Wait, Minnesota gets federal transfer payments?!

Just kidding, but seriously, why do you use non-standard province codes for Manitoba and Quebec in your graph?

I don't think that looking at the multi-year trend is directly relevant for judgement. The 14-15 transfer payments reflect a deliberate change of policy from the historical trend, so we should interpret the one-year change separately, not as part of a many-year trend.

Eyeballing Figure 1, PEI, New Brunswick, Québec, and Alberta benefit relative to the previous trend.
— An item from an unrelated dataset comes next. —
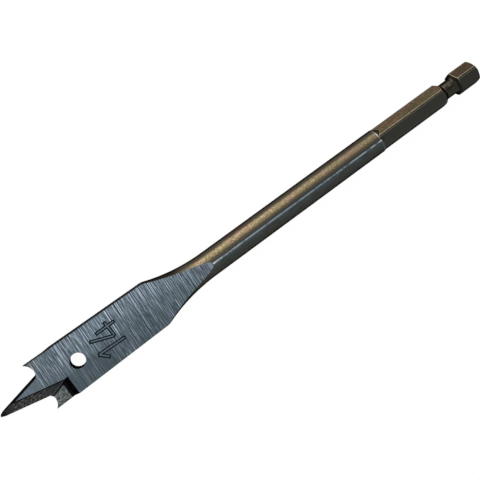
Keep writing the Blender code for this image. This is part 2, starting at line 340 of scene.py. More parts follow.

Newfoundland & Labrador, Nova Scotia, Manitoba, and Saskatchewan have transfer payments in line with the previous trend (with the caveat that NL had a shock of its own in the 2012 year). Ontario and potentially British Columbia (with flat payments) are the only provinces to lose out compared to the previous trend.

Regardless of the multi-year change, the new Federal policy regime has a differentially beneficial effect on PEI, NB, QC, and AB, with a detrimental effect to ON and to a lesser extent BC. Since the policy is actively changed (rather than the result of straightforward application of long-term-established formulas), it's reasonable to ask the Federal Finance Minister for the justification.

Maybe that justification *is* "Ontario benefited too much from 2010-2013," (i.e. the prior trend was unjust) but that's still worthwhile to have explicitly said.

Neil:
Oops. "MN" should be "MB" and "QE" should be "QC".